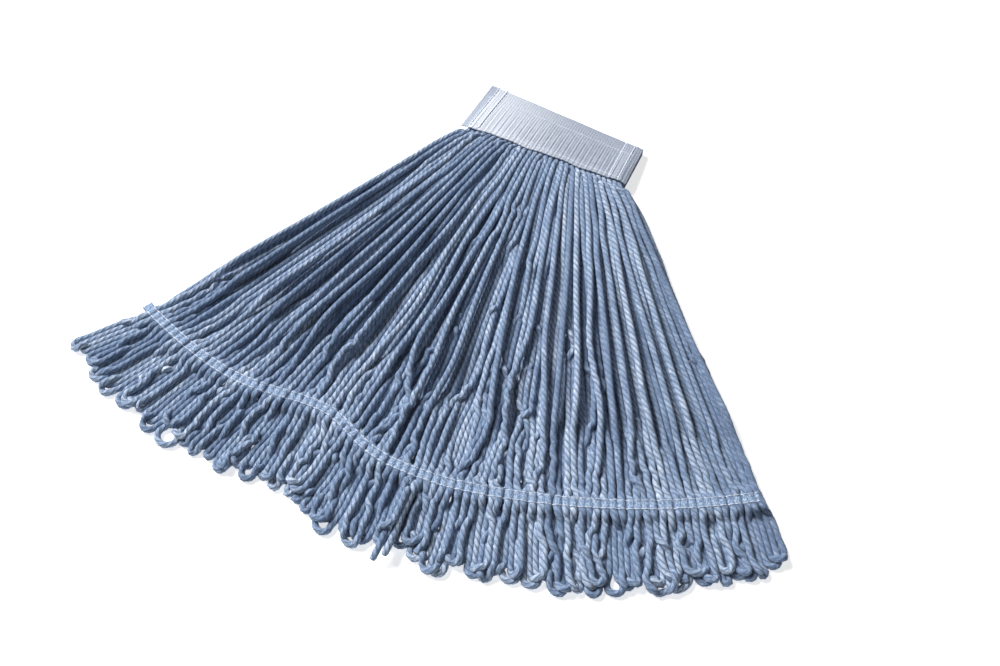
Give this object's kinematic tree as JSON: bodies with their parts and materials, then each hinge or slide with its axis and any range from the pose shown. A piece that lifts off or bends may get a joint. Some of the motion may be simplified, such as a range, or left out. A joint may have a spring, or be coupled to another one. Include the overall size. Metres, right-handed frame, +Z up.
{
  "type": "string mop",
  "caption": "Looped-end string mop head: blue twisted yarn fanning from a wide folded mesh headband, held by a sewn tail band, with a looped fringe.",
  "frame": {"origin": "middle of the headband's underside, where the folded mop rests on the floor", "axes": "+X along the headband, towards the fan's wider side; +Y from the yarn towards the headband's fold; +Z up from the floor"},
  "size_m": [0.6017, 0.4743, 0.0223],
  "materials": {
    "cotton_yarn": "matt twisted yarn",
    "headband_tape": "matt knitted mesh tape",
    "tail_tape": "matt woven tape",
    "sewing_thread": "matt polyester thread"
  },
  "bodies": {
    "back_skirt": {"back_fringe_1": "cotton_yarn", "back_fringe_2": "cotton_yarn", "back_fringe_3": "cotton_yarn", "back_fringe_4": "cotton_yarn", "back_fringe_5": "cotton_yarn", "back_fringe_6": "cotton_yarn", "back_fringe_7": "cotton_yarn", "back_fringe_8": "cotton_yarn", "back_tail_band_lower": "tail_tape", "back_tail_band_upper": "tail_tape", "back_tail_seams": "sewing_thread", "back_tail_yarn": "cotton_yarn", "back_yarn_1": "cotton_yarn", "back_yarn_2": "cotton_yarn", "back_yarn_3": "cotton_yarn", "back_yarn_4": "cotton_yarn", "back_yarn_5": "cotton_yarn", "back_yarn_6": "cotton_yarn", "back_yarn_7": "cotton_yarn", "back_yarn_8": "cotton_yarn"},
    "headband_back": {"headband_back_hem_left": "headband_tape", "headband_back_hem_right": "headband_tape", "headband_back_seams": "sewing_thread", "headband_back_tape": "headband_tape", "headband_back_yarn": "cotton_yarn"},
    "headband_front": {"headband_front_hem_left": "headband_tape", "headband_front_hem_right": "headband_tape", "headband_front_seams": "sewing_thread", "headband_front_tape": "headband_tape", "headband_front_yarn": "cotton_yarn"},
    "front_skirt": {"front_fringe_1": "cotton_yarn", "front_fringe_2": "cotton_yarn", "front_fringe_3": "cotton_yarn", "front_fringe_4": "cotton_yarn", "front_fringe_5": "cotton_yarn", "front_fringe_6": "cotton_yarn", "front_fringe_7": "cotton_yarn", "front_fringe_8": "cotton_yarn", "front_tail_band_lower": "tail_tape", "front_tail_band_upper": "tail_tape", "front_tail_seams": "sewing_thread", "front_tail_tuck": "tail_tape", "front_tail_yarn": "cotton_yarn", "front_yarn_1": "cotton_yarn", "front_yarn_2": "cotton_yarn", "front_yarn_3": "cotton_yarn", "front_yarn_4": "cotton_yarn", "front_yarn_5": "cotton_yarn", "front_yarn_6": "cotton_yarn", "front_yarn_7": "cotton_yarn", "front_yarn_8": "cotton_yarn", "loose_yarn_end_1": "cotton_yarn", "loose_yarn_end_2": "cotton_yarn"}
  },
  "joints": [
    {"name": "headband_tilt", "type": "hinge", "parent": "back_skirt", "child": "headband_back", "pos_m": [0, -0.031, 0.014], "axis": [1, 0, 0], "range_deg": [0, 75]},
    {"name": "fold_open", "type": "hinge", "parent": "headband_back", "child": "headband_front", "pos_m": [0, 0.0305, 0.004], "axis": [-1, 0, 0], "range_deg": [0, 170]},
    {"name": "front_yarn_bend", "type": "hinge", "parent": "headband_front", "child": "front_skirt", "pos_m": [0, -0.031, 0.014], "axis": [-1, 0, 0], "range_deg": [0, 75]}
  ],
  "couplings": [
    {"joint": "front_yarn_bend", "follows": "headband_tilt", "ratio": 1}
  ]
}
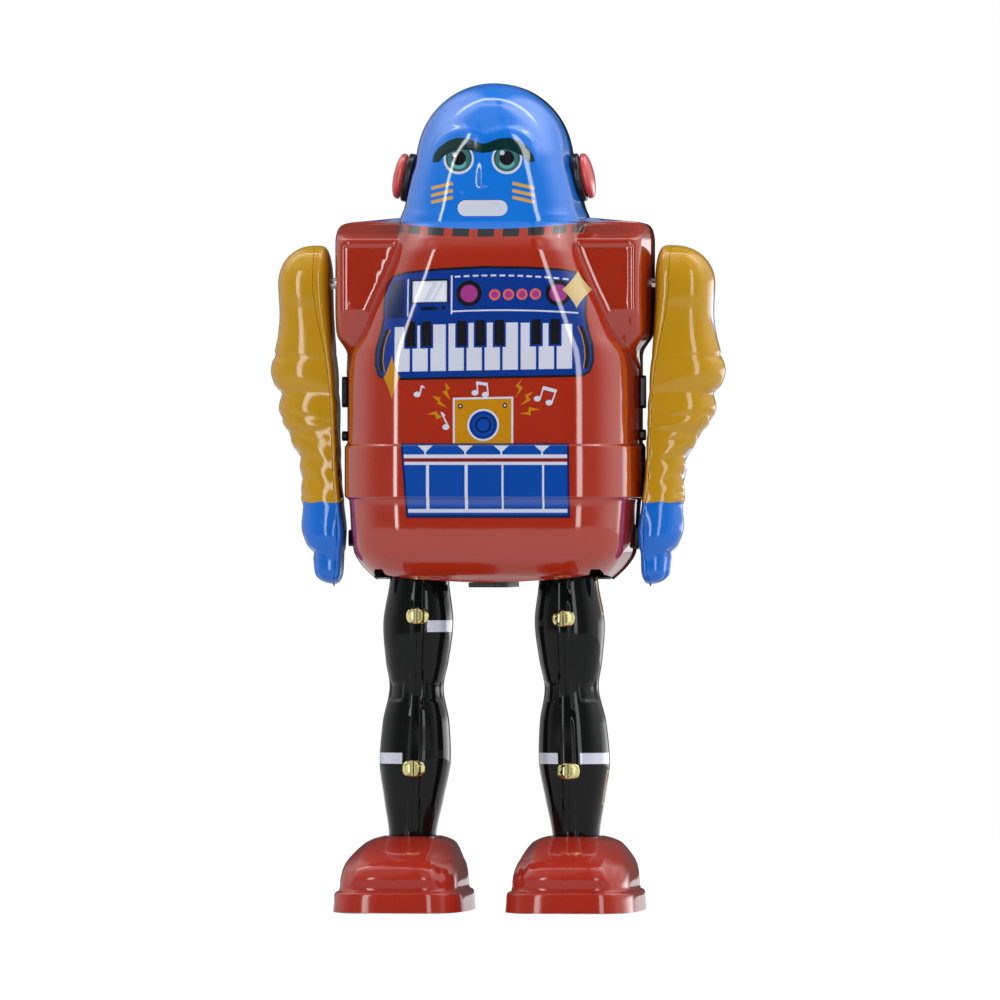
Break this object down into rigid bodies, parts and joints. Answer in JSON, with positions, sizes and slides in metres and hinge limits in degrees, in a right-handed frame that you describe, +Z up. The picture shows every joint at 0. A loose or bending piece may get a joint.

*STATED GOAL*: Using the data above, output each line exactly.

*COMPLETED EXERCISE*:
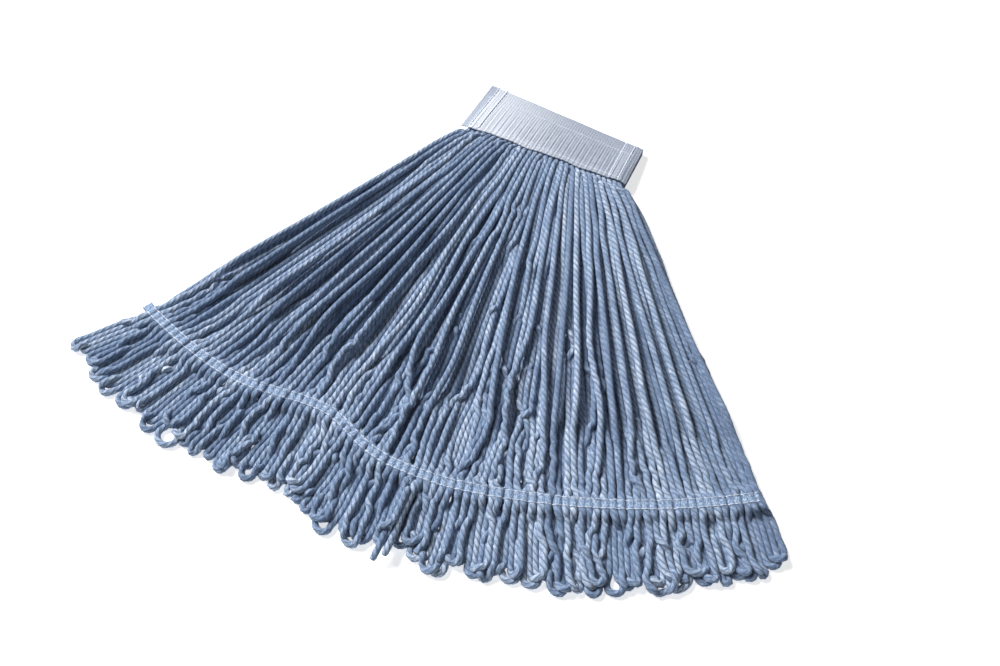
Give this object's kinematic tree as JSON: bodies with their parts and materials, then each hinge or slide with its axis and any range from the pose shown. A piece that lifts off or bends may get a joint. Some of the motion may be simplified, such as a range, or left out. A joint may have a spring, or be coupled to another one. Include the overall size. Metres, right-handed frame, +Z up.
{
  "type": "string mop",
  "caption": "Looped-end string mop head: blue twisted yarn fanning from a wide folded mesh headband, held by a sewn tail band, with a looped fringe.",
  "frame": {"origin": "middle of the headband's underside, where the folded mop rests on the floor", "axes": "+X along the headband, towards the fan's wider side; +Y from the yarn towards the headband's fold; +Z up from the floor"},
  "size_m": [0.6017, 0.4743, 0.0223],
  "materials": {
    "cotton_yarn": "matt twisted yarn",
    "headband_tape": "matt knitted mesh tape",
    "tail_tape": "matt woven tape",
    "sewing_thread": "matt polyester thread"
  },
  "bodies": {
    "back_skirt": {"back_fringe_1": "cotton_yarn", "back_fringe_2": "cotton_yarn", "back_fringe_3": "cotton_yarn", "back_fringe_4": "cotton_yarn", "back_fringe_5": "cotton_yarn", "back_fringe_6": "cotton_yarn", "back_fringe_7": "cotton_yarn", "back_fringe_8": "cotton_yarn", "back_tail_band_lower": "tail_tape", "back_tail_band_upper": "tail_tape", "back_tail_seams": "sewing_thread", "back_tail_yarn": "cotton_yarn", "back_yarn_1": "cotton_yarn", "back_yarn_2": "cotton_yarn", "back_yarn_3": "cotton_yarn", "back_yarn_4": "cotton_yarn", "back_yarn_5": "cotton_yarn", "back_yarn_6": "cotton_yarn", "back_yarn_7": "cotton_yarn", "back_yarn_8": "cotton_yarn"},
    "headband_back": {"headband_back_hem_left": "headband_tape", "headband_back_hem_right": "headband_tape", "headband_back_seams": "sewing_thread", "headband_back_tape": "headband_tape", "headband_back_yarn": "cotton_yarn"},
    "headband_front": {"headband_front_hem_left": "headband_tape", "headband_front_hem_right": "headband_tape", "headband_front_seams": "sewing_thread", "headband_front_tape": "headband_tape", "headband_front_yarn": "cotton_yarn"},
    "front_skirt": {"front_fringe_1": "cotton_yarn", "front_fringe_2": "cotton_yarn", "front_fringe_3": "cotton_yarn", "front_fringe_4": "cotton_yarn", "front_fringe_5": "cotton_yarn", "front_fringe_6": "cotton_yarn", "front_fringe_7": "cotton_yarn", "front_fringe_8": "cotton_yarn", "front_tail_band_lower": "tail_tape", "front_tail_band_upper": "tail_tape", "front_tail_seams": "sewing_thread", "front_tail_tuck": "tail_tape", "front_tail_yarn": "cotton_yarn", "front_yarn_1": "cotton_yarn", "front_yarn_2": "cotton_yarn", "front_yarn_3": "cotton_yarn", "front_yarn_4": "cotton_yarn", "front_yarn_5": "cotton_yarn", "front_yarn_6": "cotton_yarn", "front_yarn_7": "cotton_yarn", "front_yarn_8": "cotton_yarn", "loose_yarn_end_1": "cotton_yarn", "loose_yarn_end_2": "cotton_yarn"}
  },
  "joints": [
    {"name": "headband_tilt", "type": "hinge", "parent": "back_skirt", "child": "headband_back", "pos_m": [0, -0.031, 0.014], "axis": [1, 0, 0], "range_deg": [0, 75]},
    {"name": "fold_open", "type": "hinge", "parent": "headband_back", "child": "headband_front", "pos_m": [0, 0.0305, 0.004], "axis": [-1, 0, 0], "range_deg": [0, 170]},
    {"name": "front_yarn_bend", "type": "hinge", "parent": "headband_front", "child": "front_skirt", "pos_m": [0, -0.031, 0.014], "axis": [-1, 0, 0], "range_deg": [0, 75]}
  ],
  "couplings": [
    {"joint": "front_yarn_bend", "follows": "headband_tilt", "ratio": 1}
  ]
}
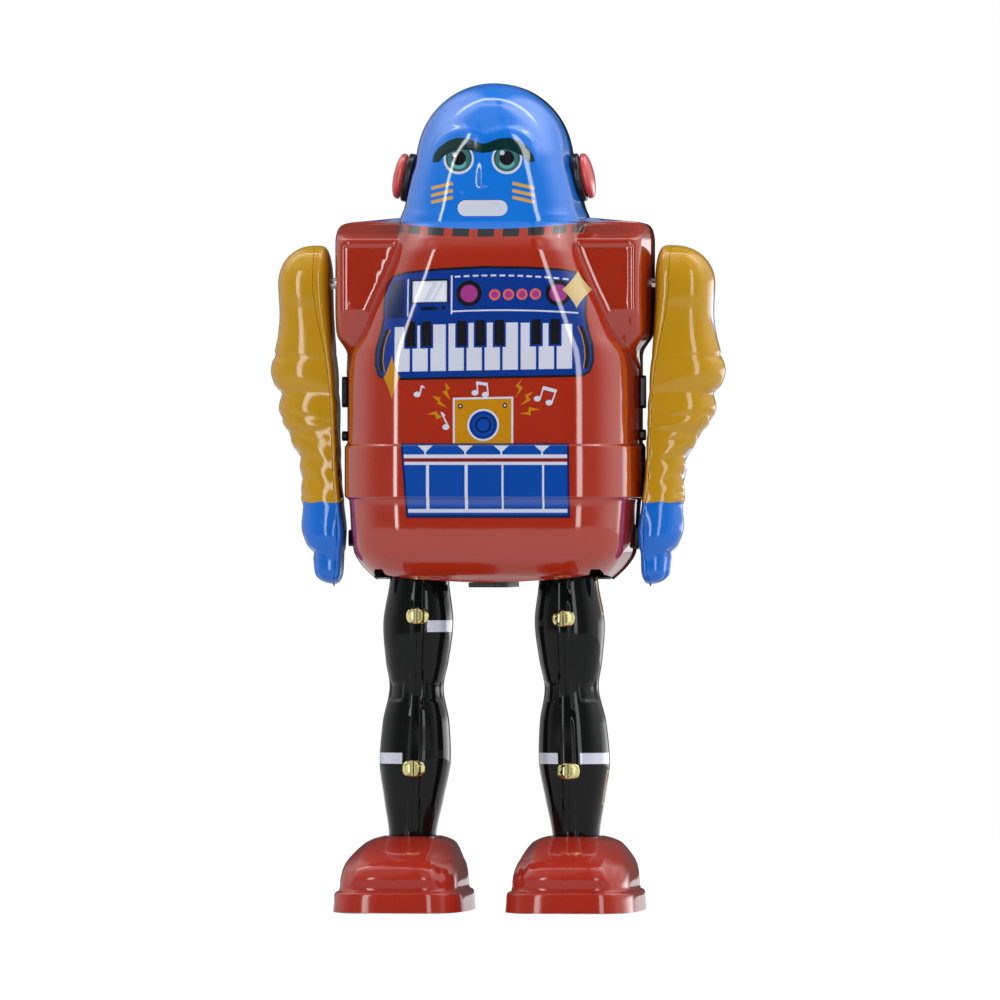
Break this object down into rigid bodies, parts and joints. Answer in JSON, with positions, sizes and slides in metres and hinge limits in degrees, in a right-handed frame that you describe, +Z up. The picture shows every joint at 0. A loose or bending piece may get a joint.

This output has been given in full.